Perhaps with the payment of his shilling the die had been cast. Even perhaps it had been cast with his falsehood to Lady Augusta. But he felt that until he had entered the huge ballroom itself, had confronted other masked figures, it would not be done. And he wished passionately to be past the point of return.
Almost at a run he went through the ornate arch leading into the ballroom. And then there it was. He was in it. The ruleless black world had closed in above his head. The masked opposites confronted him and were there for the joining.
It was a scene in its way to rival the splendours of the Opera, less tasteful, more garish, almost as opulent. The huge room, rich in marble and gilt, blazed and glittered with light. T
here must have been as many as a full hundred chandeliers hanging from the high painted ceiling. At the far end a big band with fifty musicians at least, outnumbering the Opera orchestra, pooped and ta-rah-ed with noisy gusto. Tables round the walls were white-clothed and thick with wineglasses, tumblers of bitter beer, soda-water bottles. And in the middle was the dancing.
A quadrille was in progress. The dancers, varying wildly in costume, were moving in and out of the figures with noisy stamping enjoyment. A splendid statuesque brunette led them, dressed as a shepherdess but with a bodice cut lower far than any shepherdess would ever have worn and adorned too with scintillating jewels that, if they did nothing to enhance her authenticity, gave her an eye-catching brilliance and sparkle.

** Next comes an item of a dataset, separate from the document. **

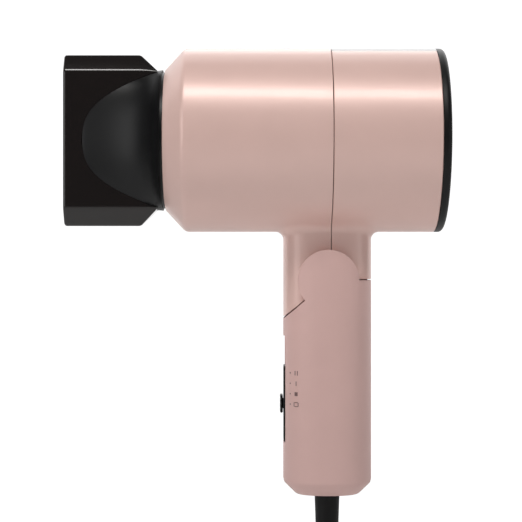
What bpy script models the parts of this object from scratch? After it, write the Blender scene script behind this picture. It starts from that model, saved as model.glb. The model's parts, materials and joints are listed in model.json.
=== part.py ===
"""Folding travel hair dryer, modelled piece by piece.

Frame: metres, +Z up, nozzle towards -X, rear intake towards +X.  The origin is on the
handle's axis at the middle of the grip.  The barrel folds forward about the hinge pin.
"""
import math

import bmesh
import bpy
from mathutils import Matrix, Vector

MM = 0.001
GAP = 0.3 * MM                      # clearance between pieces that touch

# driving dimensions
PIVOT_Z = 52.0 * MM                 # hinge pin above the middle of the grip
AXIS_Z = PIVOT_Z + 57.2 * MM        # barrel's axis
BARREL_R = 37.5 * MM
WALL = 2.2 * MM
MOUTH_X = -66.0 * MM
MOUTH_R = 29.1 * MM
BEVEL_X = -58.0 * MM
SEAM_X = 1.2 * MM                   # parting of the two housings
REAR_X = 43.7 * MM
CAP_X = 47.2 * MM                   # rear end of the barrel
ROUND = 48                          # sides of a large round piece

HALF_W = 18.0 * MM                  # handle and neck, along X
HANDLE_D = 17.5 * MM                # handle, half depth along Y
NECK_D = 13.0 * MM                  # tongue of the neck, half depth along Y
SLOT_D = NECK_D + GAP
KNUCKLE_R = 11.9 * MM
DISC_R = 12.3 * MM                  # round end of the fork's cheeks
HANDLE_BOTTOM = PIVOT_Z - 86.9 * MM
HANDLE_CHAMFER = PIVOT_Z - 81.8 * MM
PARTING = math.radians(221)         # front parting line, seen along +Y
SKIRT_GAP = math.radians(1.5)       # opening of that line, as an angle at the pin
PIN_R = 2.0 * MM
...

And the dancers, the masked dancers, how good to see they were. How lively. How free. Shepherdesses, flower-girls, haymakers and the sailors who, though in trousers and masked, left no doubt of their femininity. And, linking arms with them, approaching and parting, the men, a more motley lot, how vigorous and carefree they were, the fantasy masks, the snouted pigs, the monster noses, the huge false moustaches, and the characters, the Henry VIIIs by the score, the Charles IIs and Cardinal Wolseys in dozens, the Highlanders, monks and Australian diggers. To and fro in the dance they went, snatching hugs, seizing kisses, shouting, laughing, losing their place and the time, reeling out of the figures, barging back in.
Godfrey stood there long enough to take it all in. How different, how utterly different this was to the last night of dancing he had had, the sedate and decorous parade of Lady Augusta’s ball.